# What is derivative of f(x) = 2^(arctg x)?

### 1 Answer | Add Yours

You may notice that the given function is the result of composition of two functions, g(x) = 2^x and h(x) = arctan x, such that:

(goh)(x) = g(h(x)) => g(h(x)) = 2^(h(x)) => g(h(x)) = 2^(arctan x)

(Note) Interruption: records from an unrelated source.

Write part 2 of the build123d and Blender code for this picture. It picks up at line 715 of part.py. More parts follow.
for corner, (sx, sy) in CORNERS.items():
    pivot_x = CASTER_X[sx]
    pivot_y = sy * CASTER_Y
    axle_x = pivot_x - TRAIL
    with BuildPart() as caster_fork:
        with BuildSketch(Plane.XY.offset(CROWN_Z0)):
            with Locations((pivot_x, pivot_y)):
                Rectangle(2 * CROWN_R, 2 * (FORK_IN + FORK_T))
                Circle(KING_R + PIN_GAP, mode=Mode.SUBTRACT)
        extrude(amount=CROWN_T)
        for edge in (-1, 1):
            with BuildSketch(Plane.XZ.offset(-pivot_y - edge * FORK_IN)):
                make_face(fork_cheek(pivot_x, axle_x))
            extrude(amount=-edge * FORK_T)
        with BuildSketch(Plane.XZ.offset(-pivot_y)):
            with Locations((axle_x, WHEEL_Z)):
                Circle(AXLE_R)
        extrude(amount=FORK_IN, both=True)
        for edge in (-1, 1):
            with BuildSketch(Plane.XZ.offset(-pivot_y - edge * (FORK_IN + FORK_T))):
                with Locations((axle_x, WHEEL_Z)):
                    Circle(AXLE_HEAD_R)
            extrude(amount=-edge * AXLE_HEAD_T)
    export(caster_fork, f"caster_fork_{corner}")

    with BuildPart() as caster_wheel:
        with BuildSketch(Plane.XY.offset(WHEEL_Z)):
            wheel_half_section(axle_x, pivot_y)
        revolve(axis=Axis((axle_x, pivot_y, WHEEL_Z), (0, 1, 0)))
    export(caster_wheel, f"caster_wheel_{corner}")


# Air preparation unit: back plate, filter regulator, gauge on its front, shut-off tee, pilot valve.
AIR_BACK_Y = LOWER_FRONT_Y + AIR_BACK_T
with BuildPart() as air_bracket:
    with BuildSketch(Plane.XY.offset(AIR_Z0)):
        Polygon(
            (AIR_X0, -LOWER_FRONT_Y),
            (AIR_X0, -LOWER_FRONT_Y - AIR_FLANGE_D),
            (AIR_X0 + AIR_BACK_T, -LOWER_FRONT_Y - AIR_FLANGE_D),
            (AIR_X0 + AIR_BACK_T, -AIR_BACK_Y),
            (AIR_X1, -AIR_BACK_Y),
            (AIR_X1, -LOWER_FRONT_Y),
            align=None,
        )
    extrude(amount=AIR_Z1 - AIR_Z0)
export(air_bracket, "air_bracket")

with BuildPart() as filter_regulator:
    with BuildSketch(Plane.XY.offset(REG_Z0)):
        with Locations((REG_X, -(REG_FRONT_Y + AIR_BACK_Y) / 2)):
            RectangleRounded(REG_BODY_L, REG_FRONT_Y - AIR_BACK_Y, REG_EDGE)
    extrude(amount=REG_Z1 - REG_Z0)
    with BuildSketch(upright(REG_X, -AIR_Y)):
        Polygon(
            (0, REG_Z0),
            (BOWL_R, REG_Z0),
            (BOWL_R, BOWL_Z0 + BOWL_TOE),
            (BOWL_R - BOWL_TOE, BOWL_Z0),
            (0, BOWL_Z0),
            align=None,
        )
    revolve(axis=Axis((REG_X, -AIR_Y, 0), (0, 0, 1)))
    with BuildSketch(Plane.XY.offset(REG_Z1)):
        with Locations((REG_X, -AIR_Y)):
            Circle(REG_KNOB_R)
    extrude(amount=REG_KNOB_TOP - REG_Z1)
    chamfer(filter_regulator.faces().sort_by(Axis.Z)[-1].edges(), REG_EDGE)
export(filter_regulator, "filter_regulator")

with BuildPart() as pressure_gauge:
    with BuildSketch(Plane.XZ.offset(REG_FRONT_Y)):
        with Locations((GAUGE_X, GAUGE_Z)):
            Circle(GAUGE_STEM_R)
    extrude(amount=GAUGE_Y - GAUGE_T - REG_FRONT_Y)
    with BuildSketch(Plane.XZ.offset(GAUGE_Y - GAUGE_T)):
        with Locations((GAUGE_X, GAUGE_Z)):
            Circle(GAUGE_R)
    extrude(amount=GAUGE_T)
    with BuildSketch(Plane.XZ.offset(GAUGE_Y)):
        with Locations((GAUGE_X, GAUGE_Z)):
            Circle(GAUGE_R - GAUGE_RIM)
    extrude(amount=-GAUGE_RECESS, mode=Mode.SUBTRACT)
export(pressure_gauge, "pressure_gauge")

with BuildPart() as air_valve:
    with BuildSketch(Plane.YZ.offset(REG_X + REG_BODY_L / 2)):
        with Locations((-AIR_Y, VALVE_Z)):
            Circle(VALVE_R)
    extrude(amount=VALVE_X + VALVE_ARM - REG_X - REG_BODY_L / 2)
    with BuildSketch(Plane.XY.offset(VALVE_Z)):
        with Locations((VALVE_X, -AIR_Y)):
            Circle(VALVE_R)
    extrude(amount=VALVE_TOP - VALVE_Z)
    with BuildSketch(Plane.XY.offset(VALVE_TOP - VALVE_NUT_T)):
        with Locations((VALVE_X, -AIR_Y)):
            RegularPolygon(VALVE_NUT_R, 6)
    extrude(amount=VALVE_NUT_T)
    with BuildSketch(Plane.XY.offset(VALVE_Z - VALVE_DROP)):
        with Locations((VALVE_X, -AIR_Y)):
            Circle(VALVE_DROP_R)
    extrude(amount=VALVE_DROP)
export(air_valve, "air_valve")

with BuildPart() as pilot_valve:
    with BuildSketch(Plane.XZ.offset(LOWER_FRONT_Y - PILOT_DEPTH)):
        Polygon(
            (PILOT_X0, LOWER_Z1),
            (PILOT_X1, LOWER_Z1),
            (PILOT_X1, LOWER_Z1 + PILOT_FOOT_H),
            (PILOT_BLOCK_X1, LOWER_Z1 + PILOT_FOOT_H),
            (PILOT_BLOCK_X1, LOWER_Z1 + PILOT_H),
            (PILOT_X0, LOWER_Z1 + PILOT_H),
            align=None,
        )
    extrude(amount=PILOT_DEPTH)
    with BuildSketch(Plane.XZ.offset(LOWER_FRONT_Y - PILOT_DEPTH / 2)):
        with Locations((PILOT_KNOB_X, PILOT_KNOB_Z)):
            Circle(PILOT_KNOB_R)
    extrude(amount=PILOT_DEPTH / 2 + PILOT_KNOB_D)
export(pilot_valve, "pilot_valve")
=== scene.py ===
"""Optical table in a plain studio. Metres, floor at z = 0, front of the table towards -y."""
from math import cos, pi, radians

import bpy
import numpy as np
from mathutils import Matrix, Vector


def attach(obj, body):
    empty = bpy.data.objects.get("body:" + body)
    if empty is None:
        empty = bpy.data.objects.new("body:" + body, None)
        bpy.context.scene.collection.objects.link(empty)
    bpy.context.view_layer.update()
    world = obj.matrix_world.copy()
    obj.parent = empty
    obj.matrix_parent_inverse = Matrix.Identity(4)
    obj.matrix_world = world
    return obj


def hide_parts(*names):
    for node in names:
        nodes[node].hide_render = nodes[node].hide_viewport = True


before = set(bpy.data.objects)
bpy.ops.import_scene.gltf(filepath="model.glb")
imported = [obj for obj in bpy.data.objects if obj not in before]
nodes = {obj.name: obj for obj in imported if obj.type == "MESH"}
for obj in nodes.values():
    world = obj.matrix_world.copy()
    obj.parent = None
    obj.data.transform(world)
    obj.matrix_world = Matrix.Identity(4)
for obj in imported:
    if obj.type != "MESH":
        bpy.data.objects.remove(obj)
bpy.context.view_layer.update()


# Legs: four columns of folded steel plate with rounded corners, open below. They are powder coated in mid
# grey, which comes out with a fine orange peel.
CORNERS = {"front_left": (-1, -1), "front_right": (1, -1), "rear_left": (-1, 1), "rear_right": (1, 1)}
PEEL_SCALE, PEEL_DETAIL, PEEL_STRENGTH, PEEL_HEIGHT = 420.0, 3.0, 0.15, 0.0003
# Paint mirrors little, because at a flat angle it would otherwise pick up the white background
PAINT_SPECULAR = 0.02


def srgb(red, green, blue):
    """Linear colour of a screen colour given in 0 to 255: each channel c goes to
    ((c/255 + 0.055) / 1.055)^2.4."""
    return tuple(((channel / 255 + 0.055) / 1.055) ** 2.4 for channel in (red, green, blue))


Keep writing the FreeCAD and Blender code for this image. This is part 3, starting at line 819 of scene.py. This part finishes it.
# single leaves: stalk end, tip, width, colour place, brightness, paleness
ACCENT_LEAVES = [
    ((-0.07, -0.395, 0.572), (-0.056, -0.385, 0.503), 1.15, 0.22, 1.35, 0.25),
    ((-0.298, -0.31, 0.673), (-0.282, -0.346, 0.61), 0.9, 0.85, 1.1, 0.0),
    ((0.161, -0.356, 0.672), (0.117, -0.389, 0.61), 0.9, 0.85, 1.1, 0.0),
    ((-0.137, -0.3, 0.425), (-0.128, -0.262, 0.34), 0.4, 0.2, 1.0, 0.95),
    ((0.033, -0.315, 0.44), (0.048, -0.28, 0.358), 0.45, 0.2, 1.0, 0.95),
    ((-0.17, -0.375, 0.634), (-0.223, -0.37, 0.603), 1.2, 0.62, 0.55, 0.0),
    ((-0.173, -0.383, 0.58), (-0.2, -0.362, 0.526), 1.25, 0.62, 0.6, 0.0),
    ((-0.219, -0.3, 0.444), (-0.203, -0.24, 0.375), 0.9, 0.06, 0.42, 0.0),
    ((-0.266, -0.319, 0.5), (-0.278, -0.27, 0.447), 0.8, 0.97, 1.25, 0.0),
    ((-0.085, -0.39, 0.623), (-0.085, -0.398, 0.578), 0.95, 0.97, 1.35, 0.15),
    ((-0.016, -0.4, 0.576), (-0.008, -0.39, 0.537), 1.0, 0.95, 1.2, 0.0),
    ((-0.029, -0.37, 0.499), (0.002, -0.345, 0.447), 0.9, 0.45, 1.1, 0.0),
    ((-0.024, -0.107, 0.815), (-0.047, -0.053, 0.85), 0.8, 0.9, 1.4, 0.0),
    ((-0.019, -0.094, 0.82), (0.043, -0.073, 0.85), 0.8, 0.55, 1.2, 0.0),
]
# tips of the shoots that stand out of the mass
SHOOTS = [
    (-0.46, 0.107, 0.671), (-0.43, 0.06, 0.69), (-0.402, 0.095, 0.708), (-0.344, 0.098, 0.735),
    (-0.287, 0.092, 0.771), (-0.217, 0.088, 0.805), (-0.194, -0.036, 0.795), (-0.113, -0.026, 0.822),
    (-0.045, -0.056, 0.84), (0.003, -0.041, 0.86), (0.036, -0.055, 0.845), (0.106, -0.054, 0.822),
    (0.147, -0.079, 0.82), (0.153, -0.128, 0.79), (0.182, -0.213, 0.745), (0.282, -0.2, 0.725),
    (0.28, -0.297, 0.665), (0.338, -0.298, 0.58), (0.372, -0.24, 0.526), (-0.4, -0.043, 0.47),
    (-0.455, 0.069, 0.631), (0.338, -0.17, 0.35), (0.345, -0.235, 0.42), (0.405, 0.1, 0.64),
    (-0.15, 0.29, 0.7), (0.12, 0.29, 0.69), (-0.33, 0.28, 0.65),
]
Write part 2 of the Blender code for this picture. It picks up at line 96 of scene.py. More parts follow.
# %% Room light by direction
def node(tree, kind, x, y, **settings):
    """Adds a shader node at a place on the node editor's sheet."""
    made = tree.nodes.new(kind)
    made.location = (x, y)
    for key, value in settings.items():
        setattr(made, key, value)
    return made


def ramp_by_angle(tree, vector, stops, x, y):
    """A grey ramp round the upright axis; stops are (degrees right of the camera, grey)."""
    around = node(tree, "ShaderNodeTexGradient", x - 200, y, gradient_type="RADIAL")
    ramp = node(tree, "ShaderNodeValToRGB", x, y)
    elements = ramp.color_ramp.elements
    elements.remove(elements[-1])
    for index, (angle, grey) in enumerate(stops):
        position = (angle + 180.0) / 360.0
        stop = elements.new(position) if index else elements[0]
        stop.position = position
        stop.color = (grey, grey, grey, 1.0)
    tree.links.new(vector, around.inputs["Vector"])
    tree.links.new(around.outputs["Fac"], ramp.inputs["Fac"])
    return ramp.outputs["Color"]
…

Since the function `f(x)` is the result of composition of two functions, you may evaluate its derivative using the chain rule, hence, you need to start differentiation process from outside toward inside, such that:

`f'(x) = (2^(arctan x))'*(arctan x)'`

`f'(x) = (2^(arctan x)*ln 2)*(1/(1 + x^2))`

`f'(x) = (2^(arctan x)*ln 2)/(1 + x^2)`

You may also use, as alternative method, the logarithmic differentiation, such that:

`f(x) = y => y = 2^(arctan x)`

Taking common logarithms both sides, yields:

`ln y = ln (2^(arctan x))`

Using the power property of logarithms yields:

`ln y = arctan x*ln 2`

Differentiation both sides, yields:

`(1/y)*y' = (1/(1 + x^2))*ln 2 `

`y' = y*(ln 2/(1 + x^2))`

Replacing `2^(arctan x)` for y yields:

`y' = (2^(arctan x)*ln 2)/(1 + x^2)`

**Hence, evaluating the derivative of the given function, using either the chain rule, or logarithmic differentiation, yields **`y' = (2^(arctan x)*ln 2)/(1 + x^2).`